So yesterday I was in the camera store and and was eying the Nikkor 10.5 and the Tokina 10-17. For starters I hadn't read Ken Rockwells review on the 10-17 till yesterday. But even in the short time I used it, and I am not to picky sometimes, I didn't see any issues with it. So I like having options so I picked up the Tokina 10-17. The intent is to create a 360 pano with 4 shots, not counting up and down. So I get home and I am eager to try this lens out. I take a few standard shots with the lens and they look fine. So I start researching the settings for this lens. Not seeing where anyone had their exact settings for this lens and knowing the point will be near the focus ring I setup for try number one. Which is this shot here. I use two programs for stitching, Autopano Pro and PTGui. I take my first 4 shots into Autopano and it doesn't even detect a pano in the four shots. Odd I thought.. so I open them in PTGui. After I do a basic stitch without making any adjustments I notice the black holes you see on the left and right of the 4 different shots. Keep in mind I ball-parked the pivot point. After some playing around I settled on the settings used for the Nikkor 10.5 as best I could tell it looked about right. So the best I could get it is the result in Shot 1 above.

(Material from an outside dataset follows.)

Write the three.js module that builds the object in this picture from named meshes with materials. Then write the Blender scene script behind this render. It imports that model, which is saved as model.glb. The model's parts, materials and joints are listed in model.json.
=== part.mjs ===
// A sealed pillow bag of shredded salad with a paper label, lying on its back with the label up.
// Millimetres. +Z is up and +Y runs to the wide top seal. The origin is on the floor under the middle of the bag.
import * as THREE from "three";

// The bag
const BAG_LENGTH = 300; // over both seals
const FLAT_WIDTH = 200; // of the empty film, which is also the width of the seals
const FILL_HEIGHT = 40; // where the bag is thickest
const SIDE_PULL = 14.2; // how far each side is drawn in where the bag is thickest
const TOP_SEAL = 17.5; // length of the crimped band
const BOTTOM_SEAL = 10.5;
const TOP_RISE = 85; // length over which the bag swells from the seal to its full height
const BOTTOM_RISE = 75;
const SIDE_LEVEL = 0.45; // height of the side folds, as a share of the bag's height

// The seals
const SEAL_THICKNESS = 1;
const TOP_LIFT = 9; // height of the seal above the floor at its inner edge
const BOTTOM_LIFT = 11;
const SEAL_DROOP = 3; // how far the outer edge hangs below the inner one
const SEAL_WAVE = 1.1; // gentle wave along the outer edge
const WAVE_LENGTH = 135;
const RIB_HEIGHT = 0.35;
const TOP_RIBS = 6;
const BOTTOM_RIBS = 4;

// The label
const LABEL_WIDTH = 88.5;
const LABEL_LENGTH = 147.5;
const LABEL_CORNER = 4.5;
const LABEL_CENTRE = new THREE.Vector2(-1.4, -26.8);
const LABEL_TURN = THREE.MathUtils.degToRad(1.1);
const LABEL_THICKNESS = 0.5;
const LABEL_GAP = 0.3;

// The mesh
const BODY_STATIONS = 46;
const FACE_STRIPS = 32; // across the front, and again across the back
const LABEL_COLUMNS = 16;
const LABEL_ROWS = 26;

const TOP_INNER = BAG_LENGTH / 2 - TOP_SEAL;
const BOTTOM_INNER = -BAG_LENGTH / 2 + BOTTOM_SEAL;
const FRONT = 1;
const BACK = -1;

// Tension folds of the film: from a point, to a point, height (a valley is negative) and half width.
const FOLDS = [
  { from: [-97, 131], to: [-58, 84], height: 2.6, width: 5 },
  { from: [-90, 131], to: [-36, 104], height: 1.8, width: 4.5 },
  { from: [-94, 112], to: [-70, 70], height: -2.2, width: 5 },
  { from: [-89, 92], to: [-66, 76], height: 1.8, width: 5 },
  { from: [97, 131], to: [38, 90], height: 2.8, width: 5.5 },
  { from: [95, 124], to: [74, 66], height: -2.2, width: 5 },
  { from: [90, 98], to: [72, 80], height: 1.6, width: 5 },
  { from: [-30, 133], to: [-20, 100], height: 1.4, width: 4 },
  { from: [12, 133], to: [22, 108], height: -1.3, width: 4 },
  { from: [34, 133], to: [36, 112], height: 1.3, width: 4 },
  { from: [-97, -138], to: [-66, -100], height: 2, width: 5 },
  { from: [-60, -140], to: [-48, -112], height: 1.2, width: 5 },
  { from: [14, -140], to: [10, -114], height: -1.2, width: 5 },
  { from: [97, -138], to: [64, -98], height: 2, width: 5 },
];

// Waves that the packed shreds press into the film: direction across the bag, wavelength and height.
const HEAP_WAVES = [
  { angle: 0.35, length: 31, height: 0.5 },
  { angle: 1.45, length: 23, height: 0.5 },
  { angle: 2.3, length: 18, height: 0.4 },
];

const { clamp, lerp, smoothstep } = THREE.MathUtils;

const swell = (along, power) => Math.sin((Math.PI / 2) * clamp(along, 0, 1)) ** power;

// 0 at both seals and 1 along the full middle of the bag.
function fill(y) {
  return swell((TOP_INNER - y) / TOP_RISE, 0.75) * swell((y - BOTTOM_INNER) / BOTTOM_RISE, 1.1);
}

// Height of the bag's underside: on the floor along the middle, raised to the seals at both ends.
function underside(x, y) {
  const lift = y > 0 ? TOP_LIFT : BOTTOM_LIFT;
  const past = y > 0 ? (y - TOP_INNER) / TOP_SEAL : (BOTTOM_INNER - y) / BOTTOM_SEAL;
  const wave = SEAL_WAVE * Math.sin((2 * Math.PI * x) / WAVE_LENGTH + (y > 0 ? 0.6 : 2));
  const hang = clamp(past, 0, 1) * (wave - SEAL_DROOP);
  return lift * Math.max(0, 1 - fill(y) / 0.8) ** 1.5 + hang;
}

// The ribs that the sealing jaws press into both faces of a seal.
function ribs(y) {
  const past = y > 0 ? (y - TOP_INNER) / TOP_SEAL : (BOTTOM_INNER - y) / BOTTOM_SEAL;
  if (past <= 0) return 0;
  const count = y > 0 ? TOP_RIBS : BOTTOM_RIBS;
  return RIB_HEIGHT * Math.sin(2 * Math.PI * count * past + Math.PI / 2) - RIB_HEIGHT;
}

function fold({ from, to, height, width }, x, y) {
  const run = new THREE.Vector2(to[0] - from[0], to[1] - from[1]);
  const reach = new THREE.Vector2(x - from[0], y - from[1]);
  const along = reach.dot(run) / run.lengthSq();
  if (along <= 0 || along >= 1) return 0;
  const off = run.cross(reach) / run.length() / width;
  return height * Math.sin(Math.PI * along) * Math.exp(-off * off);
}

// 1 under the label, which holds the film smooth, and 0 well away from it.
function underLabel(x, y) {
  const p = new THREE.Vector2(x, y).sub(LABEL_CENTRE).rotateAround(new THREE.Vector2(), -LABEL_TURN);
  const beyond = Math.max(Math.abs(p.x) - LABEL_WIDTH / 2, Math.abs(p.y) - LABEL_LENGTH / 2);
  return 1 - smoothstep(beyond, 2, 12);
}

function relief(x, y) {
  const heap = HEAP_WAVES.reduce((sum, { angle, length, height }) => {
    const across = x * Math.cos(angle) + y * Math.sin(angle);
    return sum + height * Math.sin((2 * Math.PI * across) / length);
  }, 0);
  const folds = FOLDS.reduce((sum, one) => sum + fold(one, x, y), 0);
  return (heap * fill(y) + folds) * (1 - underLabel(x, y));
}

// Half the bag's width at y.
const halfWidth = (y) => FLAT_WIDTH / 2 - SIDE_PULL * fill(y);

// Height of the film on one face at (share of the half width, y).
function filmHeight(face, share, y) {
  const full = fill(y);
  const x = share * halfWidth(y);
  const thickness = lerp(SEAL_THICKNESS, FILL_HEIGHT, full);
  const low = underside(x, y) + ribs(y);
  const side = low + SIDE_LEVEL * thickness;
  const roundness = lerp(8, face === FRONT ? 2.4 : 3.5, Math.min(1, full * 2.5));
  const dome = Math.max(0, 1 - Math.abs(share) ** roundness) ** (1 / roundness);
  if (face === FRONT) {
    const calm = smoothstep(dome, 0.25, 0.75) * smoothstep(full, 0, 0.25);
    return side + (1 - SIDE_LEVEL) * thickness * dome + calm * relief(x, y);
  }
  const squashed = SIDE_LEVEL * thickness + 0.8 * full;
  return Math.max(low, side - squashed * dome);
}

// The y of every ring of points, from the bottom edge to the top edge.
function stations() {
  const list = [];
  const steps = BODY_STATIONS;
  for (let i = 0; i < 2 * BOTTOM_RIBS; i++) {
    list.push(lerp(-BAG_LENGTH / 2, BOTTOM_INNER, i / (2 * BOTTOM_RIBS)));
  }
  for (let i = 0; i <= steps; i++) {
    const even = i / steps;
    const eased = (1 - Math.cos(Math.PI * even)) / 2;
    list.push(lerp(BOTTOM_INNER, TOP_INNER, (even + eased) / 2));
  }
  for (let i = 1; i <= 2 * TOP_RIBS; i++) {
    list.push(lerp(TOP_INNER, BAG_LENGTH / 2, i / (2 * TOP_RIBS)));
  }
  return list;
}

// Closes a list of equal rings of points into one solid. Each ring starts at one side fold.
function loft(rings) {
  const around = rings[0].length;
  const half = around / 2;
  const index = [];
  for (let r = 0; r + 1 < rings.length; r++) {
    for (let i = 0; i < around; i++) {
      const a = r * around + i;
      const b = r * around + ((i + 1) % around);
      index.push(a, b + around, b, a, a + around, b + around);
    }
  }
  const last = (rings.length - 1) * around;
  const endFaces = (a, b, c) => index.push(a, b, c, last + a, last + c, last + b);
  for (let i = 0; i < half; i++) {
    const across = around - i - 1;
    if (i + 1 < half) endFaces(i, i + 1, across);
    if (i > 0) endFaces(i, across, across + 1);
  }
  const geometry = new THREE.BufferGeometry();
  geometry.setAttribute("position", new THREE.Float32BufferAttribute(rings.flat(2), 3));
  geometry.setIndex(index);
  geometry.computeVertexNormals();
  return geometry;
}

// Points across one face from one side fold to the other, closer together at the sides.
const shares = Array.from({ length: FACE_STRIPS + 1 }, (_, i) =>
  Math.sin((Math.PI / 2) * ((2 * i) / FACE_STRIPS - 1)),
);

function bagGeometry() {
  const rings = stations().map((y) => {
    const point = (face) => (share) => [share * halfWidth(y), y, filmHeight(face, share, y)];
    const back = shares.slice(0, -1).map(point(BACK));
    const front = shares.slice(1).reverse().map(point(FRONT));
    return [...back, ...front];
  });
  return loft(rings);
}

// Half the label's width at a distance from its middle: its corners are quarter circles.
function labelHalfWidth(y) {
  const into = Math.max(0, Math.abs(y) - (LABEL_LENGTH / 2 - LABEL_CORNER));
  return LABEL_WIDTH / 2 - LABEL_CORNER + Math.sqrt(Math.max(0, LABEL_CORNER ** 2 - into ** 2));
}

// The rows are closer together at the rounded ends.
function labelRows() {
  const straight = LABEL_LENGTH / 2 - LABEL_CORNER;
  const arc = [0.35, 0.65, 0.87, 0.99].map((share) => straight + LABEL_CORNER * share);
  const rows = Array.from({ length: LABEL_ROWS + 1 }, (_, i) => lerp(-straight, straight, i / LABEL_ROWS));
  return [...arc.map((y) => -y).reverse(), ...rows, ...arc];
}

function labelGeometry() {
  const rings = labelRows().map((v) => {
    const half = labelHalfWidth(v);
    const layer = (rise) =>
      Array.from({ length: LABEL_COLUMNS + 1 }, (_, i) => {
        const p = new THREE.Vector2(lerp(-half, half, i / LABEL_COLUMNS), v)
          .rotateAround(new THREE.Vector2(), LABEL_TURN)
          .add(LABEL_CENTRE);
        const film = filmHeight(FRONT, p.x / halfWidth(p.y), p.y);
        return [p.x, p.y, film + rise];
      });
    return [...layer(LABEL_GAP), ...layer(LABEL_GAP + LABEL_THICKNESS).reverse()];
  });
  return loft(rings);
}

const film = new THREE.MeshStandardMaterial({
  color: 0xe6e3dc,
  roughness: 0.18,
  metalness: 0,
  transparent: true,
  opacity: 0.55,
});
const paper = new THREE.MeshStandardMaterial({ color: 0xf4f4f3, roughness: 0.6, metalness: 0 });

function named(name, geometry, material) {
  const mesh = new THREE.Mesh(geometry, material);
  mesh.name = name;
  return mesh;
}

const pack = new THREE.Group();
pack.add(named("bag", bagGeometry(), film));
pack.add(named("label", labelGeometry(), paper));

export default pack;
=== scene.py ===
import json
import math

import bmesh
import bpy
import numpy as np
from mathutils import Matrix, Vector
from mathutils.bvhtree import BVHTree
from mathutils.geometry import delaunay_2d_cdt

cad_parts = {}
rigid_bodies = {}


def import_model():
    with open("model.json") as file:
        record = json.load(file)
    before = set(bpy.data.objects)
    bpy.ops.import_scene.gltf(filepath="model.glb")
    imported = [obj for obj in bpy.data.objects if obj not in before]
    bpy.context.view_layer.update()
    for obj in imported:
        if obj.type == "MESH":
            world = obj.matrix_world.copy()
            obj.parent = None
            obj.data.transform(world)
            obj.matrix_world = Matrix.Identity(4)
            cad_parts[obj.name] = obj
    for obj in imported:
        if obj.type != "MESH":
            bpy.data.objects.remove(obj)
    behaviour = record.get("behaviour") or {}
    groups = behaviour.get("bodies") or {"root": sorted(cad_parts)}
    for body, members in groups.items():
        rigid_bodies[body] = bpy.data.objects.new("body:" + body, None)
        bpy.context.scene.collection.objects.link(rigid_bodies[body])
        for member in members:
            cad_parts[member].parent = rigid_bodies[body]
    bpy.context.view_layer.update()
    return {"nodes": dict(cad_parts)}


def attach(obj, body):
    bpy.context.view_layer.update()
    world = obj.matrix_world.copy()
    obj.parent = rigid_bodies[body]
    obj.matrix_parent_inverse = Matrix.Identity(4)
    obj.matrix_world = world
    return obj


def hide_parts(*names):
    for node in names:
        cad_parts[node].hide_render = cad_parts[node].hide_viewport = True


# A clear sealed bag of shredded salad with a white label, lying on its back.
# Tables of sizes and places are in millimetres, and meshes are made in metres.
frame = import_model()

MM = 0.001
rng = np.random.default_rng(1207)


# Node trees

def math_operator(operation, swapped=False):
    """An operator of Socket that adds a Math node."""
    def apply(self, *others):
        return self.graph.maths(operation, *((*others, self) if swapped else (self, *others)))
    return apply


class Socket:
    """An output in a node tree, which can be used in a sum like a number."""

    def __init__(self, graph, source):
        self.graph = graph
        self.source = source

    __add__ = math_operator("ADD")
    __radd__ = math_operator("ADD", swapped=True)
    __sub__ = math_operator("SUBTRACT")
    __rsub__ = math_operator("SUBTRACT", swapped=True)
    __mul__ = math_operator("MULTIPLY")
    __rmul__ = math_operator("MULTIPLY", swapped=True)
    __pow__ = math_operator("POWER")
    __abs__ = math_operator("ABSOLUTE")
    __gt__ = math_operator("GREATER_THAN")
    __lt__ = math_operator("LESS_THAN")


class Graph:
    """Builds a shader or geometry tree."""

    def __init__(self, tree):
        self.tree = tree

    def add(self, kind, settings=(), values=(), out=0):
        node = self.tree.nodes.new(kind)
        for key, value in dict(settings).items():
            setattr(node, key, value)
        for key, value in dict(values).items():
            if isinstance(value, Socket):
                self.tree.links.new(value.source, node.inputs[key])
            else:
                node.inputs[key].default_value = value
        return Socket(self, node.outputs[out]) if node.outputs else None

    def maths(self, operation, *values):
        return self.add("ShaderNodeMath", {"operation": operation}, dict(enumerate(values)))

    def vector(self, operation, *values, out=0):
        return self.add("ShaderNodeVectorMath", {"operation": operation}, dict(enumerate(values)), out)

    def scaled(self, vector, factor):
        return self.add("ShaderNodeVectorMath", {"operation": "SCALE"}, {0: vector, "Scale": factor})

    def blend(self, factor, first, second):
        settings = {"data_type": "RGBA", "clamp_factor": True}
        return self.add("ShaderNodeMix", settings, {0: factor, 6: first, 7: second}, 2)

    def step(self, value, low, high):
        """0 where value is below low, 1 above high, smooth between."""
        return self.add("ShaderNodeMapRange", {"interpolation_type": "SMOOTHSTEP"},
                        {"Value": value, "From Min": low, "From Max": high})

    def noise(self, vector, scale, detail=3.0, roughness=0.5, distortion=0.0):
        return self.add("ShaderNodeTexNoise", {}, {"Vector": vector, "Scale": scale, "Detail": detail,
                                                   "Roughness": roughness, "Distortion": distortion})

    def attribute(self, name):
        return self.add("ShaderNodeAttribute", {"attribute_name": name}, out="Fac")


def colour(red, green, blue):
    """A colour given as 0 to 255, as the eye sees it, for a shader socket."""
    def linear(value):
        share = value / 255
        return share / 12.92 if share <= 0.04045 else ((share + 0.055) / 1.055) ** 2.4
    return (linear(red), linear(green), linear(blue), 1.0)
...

Shot 2 is at approx 13mm with 6 shots taken at 60 degrees dialed in on the RD16. You will notice a stitching error on the right side of shot 2. I think that was from the weight of my flash moving the camera off center as I pivoted.
So... the questions I have are this. It looks like there is not a 180 degree FOV at the top and bottom in landscape or Right and Left in Portrait. Is that an accurate assumption? or did I do something wrong? I shot the pano shots with the camera on the arms in Portrait. Should I shoot the 4 shot 180 degree panos with the camera in landscape? Would I have the same results with the Nikkor 10.5? or do I need to get an 8mm?

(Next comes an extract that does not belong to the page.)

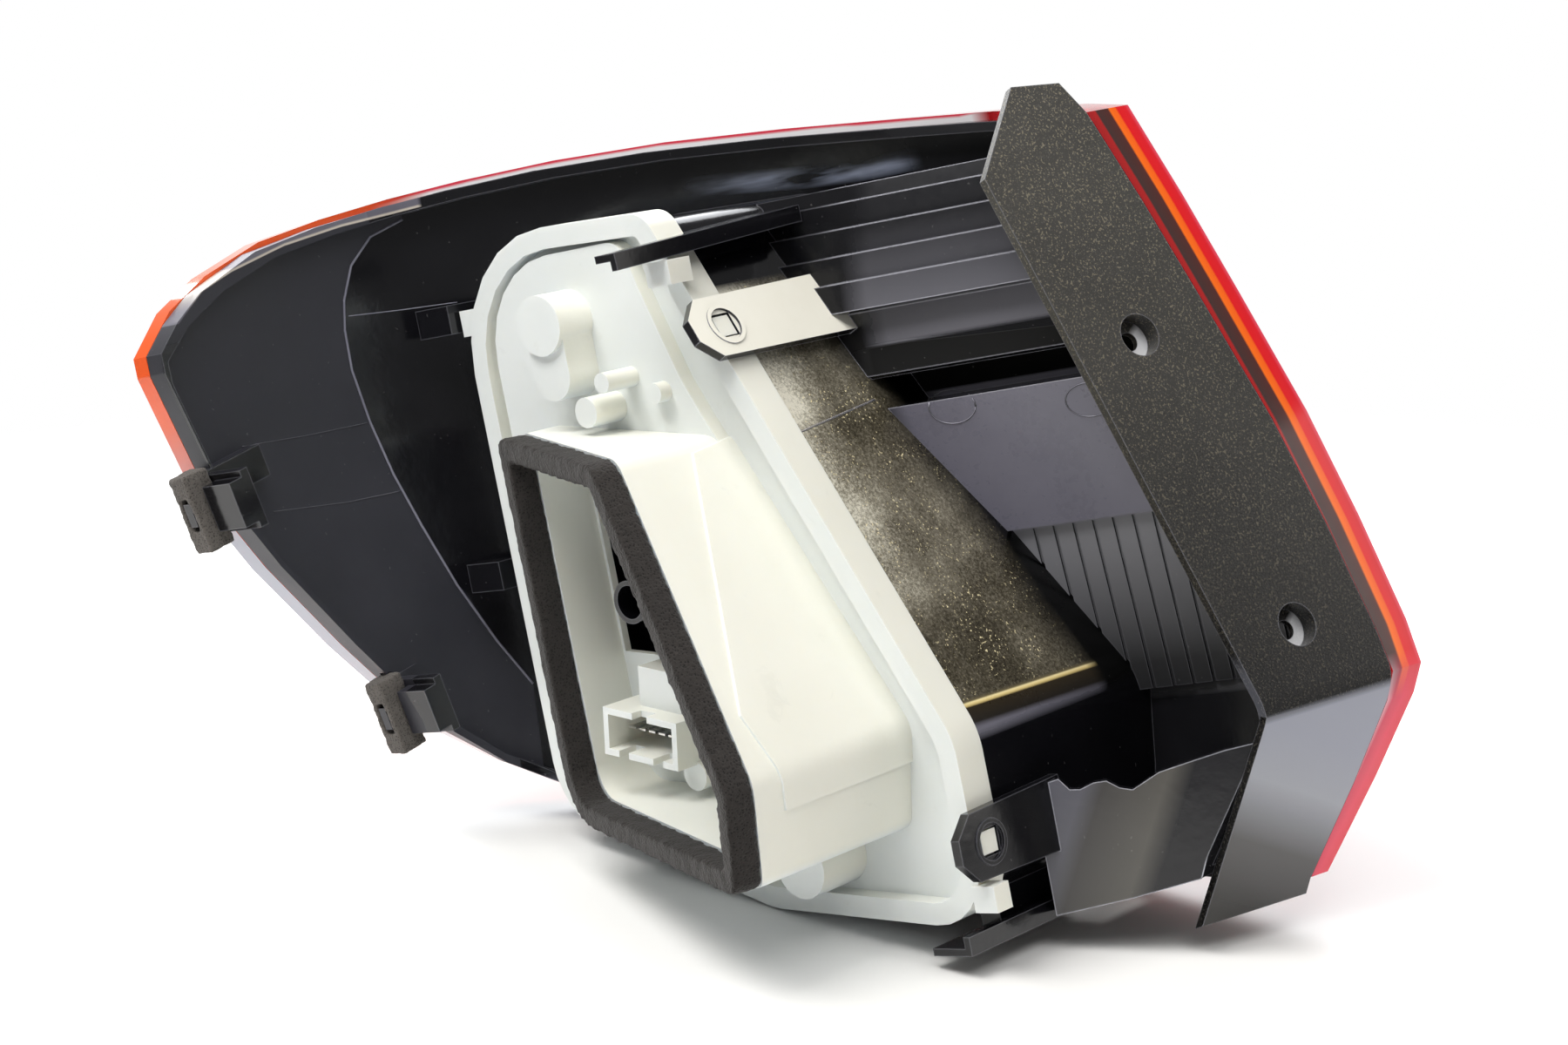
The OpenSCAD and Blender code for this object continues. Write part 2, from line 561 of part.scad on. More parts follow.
// Contact strips: a riser in a bulb holder, a run along the back of the carrier, a blade in the plug
strip_w = 2;
strip_y = flange_y + flange_t;
module run(a, b) {
  x0 = min(a.x, b.x) - strip_w / 2;
  z0 = min(a.y, b.y) - strip_w / 2;
  translate([x0, strip_y, z0]) cube([abs(a.x - b.x) + strip_w, 0.8, abs(a.y - b.y) + strip_w]);
}
module route(pts) {
  for (i = [0:len(pts) - 2]) run(pts[i], pts[i + 1]);
}
module blade(i) {
  p = pin_at(i);
  translate([p.x, 0, p.y]) rotate([0, plug_tilt, 0])
    translate([-1.3, -85, -0.3]) cube([2.6, strip_y + 0.8 + 85, 0.6]);
}
module riser(i) {
  notch_place(i) {
    translate([1.8, bulb_y, -1.2]) cube([5.6, strip_t, 2.4]);
    translate([6.6, bulb_y, -1.2]) cube([0.8, strip_y + 0.8 - bulb_y, 2.4]);
    translate([6.6, strip_y, -1.2]) cube([4, 0.8, 2.4]);
  }
}
module strip(i, pin, pts) {
  color("#b98a4a") {
    riser(i);
    route(pts);
    blade(pin);
  }
}
// Level of the ground strip above the back of the carrier, and its flat pieces
module flat(x0, z0, x1, z1) {
  translate([x0, strip_y + 1.8, z0]) cube([x1 - x0, 0.8, z1 - z0]);
}
module ground_strip() {
  p = pin_at(5);
  color("#b98a4a") {
    blade(5);
    translate([p.x - 1.3, strip_y, p.y - 1]) cube([2.6, 2.6, 2]);
    flat(p.x - 1, -102.5, p.x + 1, p.y);
    flat(-175, -102.5, -65, -100.5);
    flat(-175, -102.5, -173, 35);
    flat(-175, 33, bulb_sites[0].x - cap_d / 2 - 0.3, 35);
    flat(-67, -102.5, -65, -41);
    flat(bulb_sites[1].x + cap_d / 2 + 0.3, -43, -65, -41);
    flat(bulb_sites[2].x + cap_d / 2 + 0.3, -83, -65, -81);
    flat(-106, -130.5, -104, -101);
    flat(-106, -130.5, bulb_sites[3].x - cap_d / 2 - 0.3, -128.5);
  }
}

housing();
side_trim_panel();
outer_lens();
clear_window();
reflector();
inner_bezel();
bulb_carrier();
carrier_seal();
body_gasket();
foam_pad(0);  // upper_foam_pad
foam_pad(1);  // lower_foam_pad
bulb_glass(bulb_sites[0]);  // turn_bulb_glass
bulb_cap(bulb_sites[0]);  // turn_bulb_cap
bulb_glass(bulb_sites[1]);  // tail_bulb_glass
bulb_cap(bulb_sites[1]);  // tail_bulb_cap
bulb_glass(bulb_sites[2]);  // reverse_bulb_glass
bulb_cap(bulb_sites[2]);  // reverse_bulb_cap
bulb_glass(bulb_sites[3]);  // fog_bulb_glass
bulb_cap(bulb_sites[3]);  // fog_bulb_cap
strip(0, 0, [[-147, 24.4], [-147, 20], [-168, 20], [-168, -87.4], [-145.3, -87.4]]);  // turn_strip
strip(1, 2, [[-100, -51.6], [-100, -76], [-137.5, -76], [-137.5, -89]]);  // tail_strip
strip(2, 1, [[-90.4, -42], [-89, -42], [-89, -4.5], [-162, -4.5], [-162, -81], [-141.4, -81],  // stop_strip
    [-141.4, -88.2]]);
strip(3, 3, [[-89.6, -82], [-133.5, -82], [-133.5, -89.9]]);  // reverse_strip
strip(4, 4, [[-84, -119.9], [-84, -107], [-129.6, -107], [-129.6, -90.7]]);  // fog_strip
ground_strip();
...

I returned the lens the same day I bought it. Because as far as I could tell that lens wasn't going to work and the camera shop person that helped me wasn't familiar with the 4 shot 180 pano setup.
The Tokina @ 10mm and the Nikkor 10.5mm lens are both fullframe fisheyes with a diagonal fov of 180°. In portrait orientation, the fov is around 87°, so 4 shots are not sufficient to cover the full 360° view. The vertical fov is 139°. An 8mm fisheye will give adequate image overlap with 4 shots. See http://www.vrwave.com/ for recommended shooting configurations for various lenses. Choose equivalent camera and lens types when the ones you are interested in are not explicitly listed.
The intent is to create a 360 pano with 4 shots, not counting up and down.
Impossible with the D300 and the Tokina 10-17mm set to 10mm. Only possible with the Sigma 8mm. With the Tokina 10-17mm you need 6 around @ -15 degs plus one up at +60 degs (plus optional down shots...).
Thanks for the input. Thankfully I wasn't off my rocker to far. I should have done some research before I made the initial purchase. I had seen the vrwave site before but I didn't bookmark it, it is now. After doing some research this morning and knowing now that I would have to go real wide to do 4 shots, I am on the fence about getting the nikkor 10.5 or the Tokina 11-16 2.8.
You might also consider the Samyang 8mm fullframe fisheye (aka Polar, Vivitar, Falcon, Rokinon, Bower ...). It's very reasonably priced and has just enough overlap (10%) to manage 360 panoramas in 4 shots.
I am Nikonian and do not have a Tokina 10-17mm. Trying to stay up to date, I have seen a lot of comments of canon users about the Tokina. Conclusion, very good at zoom 10.
Samyang is totally manual. 8mm, most use the 8mm instead of 14mm, seems optically to be very good, comes with a special FOV and the lens seems to be closer to 9mm. But totally manual, this means you do not get any information about shutter speed. Being not experienced this might take you a lot of tests.
My conclusion, before I would buy another lens I would try to get the one I already own - which is a good lens - to work. This means you know your settings.